O que mais me impressiona na CNV é que o caminho que levou seu criador, o psicólogo clínico Marshall Rosenberg a olhar para a linguagem humana, foi a ação de figuras como Martin Luther King, Gandhi, Tolstoi e Thoreau. Todos eles, em diferentes contextos, diferentes lugares, culturas e religiões, compreendiam que o ser humano é um com a natureza, com a criação. Nas visões dessas pessoas, muitas vezes contra a corrente hegemônica de suas respectivas religiões, não havia separação entre bons e maus, anjos e demônios, homens e deuses, céu e inferno. Todos eram iguais, essencialmente divinos, todos seres de potencialidades. E é essa visão de ser humano a raiz da CNV. O que seu autor chama de linguagem da vida é a maneira de nos comunicarmos que ficou perdida, soterrada pela luta pela sobrevivência, pelo medo do outro. Quando criamos e fortalecemos uma cultura que nos divide e nos classifica pelas nossas diferenças, o medo leva à violência.
O professor que influenciou o trabalho de Rosenberg foi o também psicólogo Carl Rogers, que desenvolveu a abordagem centrada na pessoa. Para Rogers o vínculo era essencial no processo terapêutico (e por decorrência, também no processo educacional). No livro Liberdade de Aprender, Rogers entende que o papel do educador é facilitar o desenvolvimento do educando de forma não diretiva, sem conduzi-lo a um caminho pré determinado, mas seguindo os interesses e inclinações do educando. A postura de Rogers é de total confiança no ser humano (tanto em nós mesmos como no outro), que pode ser classificada como um visão positiva ou humanista.

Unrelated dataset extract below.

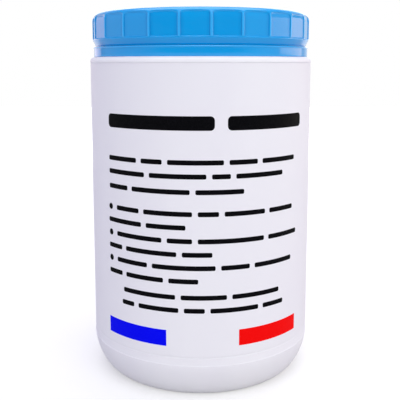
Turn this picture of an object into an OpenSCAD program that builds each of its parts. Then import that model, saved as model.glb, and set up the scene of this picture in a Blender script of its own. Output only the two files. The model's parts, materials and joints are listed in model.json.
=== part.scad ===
// A wide-mouth screw pot with a blue tamper-evident lid, packed with moulded sticks of furniture repair wax.
// The front of the pot faces -Y, +Z is up, and the origin is at the middle of the face that it stands on.

/* [Pot] */
// Diameter of the pot across its shoulder bead and its heel bead
pot_d = 105; // [96:1:130]
// Height of the widest line of the shoulder above the base
shoulder_h = 146.9; // [120:0.1:180]
// Thickness of the pot's side wall
pot_wall = 1.6; // [1.2:0.1:2]
// Thickness of the pot's floor
floor_wall = 2; // [1.5:0.1:3]
// Height of the heel, where the side tapers in to the base
heel_h = 16; // [13:0.5:20]
// How far the standing ring lies inside the beads
heel_in = 8.3; // [6:0.1:11]
// Power of the heel's curve, where 2 gives a true ellipse
heel_power = 1.56; // [1.4:0.02:2]
// Width of the ring that the pot stands on
foot_w = 3; // [2:0.5:5]
// How far the base is pushed up inside the standing ring
base_lift = 1.2; // [0.6:0.1:2]
// Height of the bead between the heel and the label panel
heel_bead_h = 3.7; // [2:0.1:6]
// Height of the shoulder bead below its widest line
shoulder_bead_h = 0.6; // [0.4:0.1:2]
// Radius of the rounded shoulder above its widest line
shoulder_r = 2.1; // [1.5:0.1:3]

/* [Label] */
// Depth of the label panel below the beads
panel_depth = 0.25; // [0.2:0.05:0.5]
// Thickness of the label film
label_t = 0.12; // [0.08:0.01:0.16]
// Thickness of the adhesive under the label film
label_glue = 0.03; // [0.01:0.01:0.05]
// Gap between the label's edges and the steps of its panel
label_gap = 0.6; // [0.3:0.1:2]
// Width of the open seam between the label's two ends, at the back
label_seam = 2; // [1:0.5:6]

/* [Neck] */
// Height of the neck from the top of the shoulder to the rim
neck_h = 16.4; // [15:0.1:24]
// Thickness of the neck's wall
neck_wall = 1.8; // [1.4:0.1:2.4]
// Slant of the rim's two edges
rim_slant = 0.5; // [0.2:0.1:0.8]
// How far the bead that holds the tamper band stands out of the neck
catch_depth = 1; // [0.6:0.1:1.2]
// Height of that bead
catch_h = 1.5; // [1:0.1:2]

/* [Thread] */
// Rise of the thread in one turn
thread_pitch = 6; // [5:0.25:8]
// How far a thread stands out of its wall
thread_depth = 1.4; // [1.2:0.1:1.8]
// Width of a thread at its root
thread_root_w = 2.8; // [2.2:0.1:3]
// Width of a thread at its crest
thread_crest_w = 1.4; // [1:0.1:1.6]
// Gap between a thread's crest and the wall that it faces
thread_clear = 0.4; // [0.3:0.05:0.6]
// Gap between the flanks of the two threads when the lid is tight
flank_gap = 0.3; // [0.2:0.05:0.5]

/* [Tamper band] */
// Height of the tamper band
band_h = 4.05; // [3.5:0.05:6]
// Thickness of the tamper band's wall
band_wall = 1.4; // [1:0.1:1.8]
// Gap between the tamper band and the shoulder
band_gap = 0.15; // [0.1:0.05:0.9]
// How far the tamper band lies inside the lid's grip
band_in = 0.7; // [0.4:0.1:1.4]
// Height of the lip with which the tamper band hooks under the neck's bead
lip_h = 1.2; // [0.8:0.1:1.6]
// Gap between that lip and the neck
lip_gap = 0.4; // [0.3:0.05:0.6]
// Gap between the tamper band and the lid, across which the tear bridges reach
tear_gap = 0.4; // [0.3:0.05:0.8]
// Number of tear bridges
bridge_count = 12; // [8:1:24]
// Width of a tear bridge
bridge_w = 0.9; // [0.5:0.1:1.5]

/* [Lid] */
// How far the lid's grip lies inside the pot's beads
lid_in = 1.1; // [0:0.05:1.5]
// Thickness of the lid's skirt, measured at the ribs of its grip
lid_wall = 2; // [1.8:0.1:2.6]
// Thickness of the lid's top
lid_top_wall = 1.6; // [1.2:0.1:2.4]
// Height of the raised ring round the lid's top, inside which another pot's base stacks
stack_h = 1; // [0.6:0.1:1.4]
// Gap between that ring and the base that stacks in it
stack_gap = 0.7; // [0.4:0.1:1.5]
// Radius of the lid's rounded top edge
lid_round = 3.8; // [2.5:0.1:4.5]
// Height of the slanted foot of the lid, below its grip
lid_foot_h = 3; // [2:0.1:4]
// How far the lid's lower edge lies inside the grip
lid_foot_in = 1.4; // [0.8:0.1:1.6]
// Height of the plain ridge below the grip's panels
ridge_h = 0.5; // [0.3:0.1:1]
// Number of ribs round the grip
rib_count = 24; // [16:1:36]
// Width of a rib
rib_w = 2.2; // [1.4:0.1:3]
// Depth of a grip panel in its middle
grip_sink = 0.55; // [0.4:0.05:0.7]
// Radius of a grip panel's upper corners
grip_corner = 1.2; // [1:0.1:4]
// How far the grip's panels end below the lid's top
grip_drop = 2.1; // [2:0.1:4]
// Turn of the first rib from the pot's right side
grip_turn = 5; // [0:1:15]

/* [Liner] */
// Thickness of the foam liner in the lid
liner_t = 1.2; // [0.8:0.1:2]
// Gap between the liner's edge and the lid's skirt
liner_gap = 0.3; // [0.2:0.1:0.5]

/* [Wax sticks] */
// Length of a wax stick
stick_l = 125; // [80:1:135]
// Radius of a wax stick's rounded ends
stick_round = 2; // [1:0.5:4]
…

Voltando aos professores e profissionais da área de educação: posso dizer que nessa busca por soluções para suas dores, angústias e desamparo, a CNV não é exatamente o que se espera. Aprender que carregar o peso de todas as violências que testemunhamos é uma escolha, e que portanto não precisamos fazer isso. Pensar que os insultos, as agressões, a falta de interesse dos alunos não são afrontas pessoais, mas sim pedidos de ajuda. Que diretores, colegas de profissão e pais de alunos têm suas próprias dores, angústias e desamparo, e que agressões e perseguições são manifestações tortas dessas bagagens emocionais. Tudo isso amplia nossa compreensão sobre a complexidade das relações humanas e sobre a nossa própria condição. Só que mais complexidade soa como mais dificuldade para resolver o problema.
O grande mérito da CNV é que, ao mesmo tempo que descortina os mecanismos que construíram esse contexto de violência, nos coloca na posição de agentes ativos da mudança. Nos mostra o caminho para não julgarmos a violência, nos esclarece que nossos sentimentos (em relação às coisas que nos acontecem) são responsabilidade nossa (e não do outro, já que ninguém pode nos fazer sentir nada). Que podemos sim ajudar o outro a não julgar e a se responsabilizar, e que a empatia constante é o que constrói a ponte e cria o vínculo necessário para que os dois lados se mostrem frágeis um ao outro, seres humanos autênticos que se reconhecem como iguais. Portanto entender a complexidade nos leva a ver o que pode ser feito. Essa clareza nos dá foco. Com clareza e foco precisamos apenas ser incansáveis.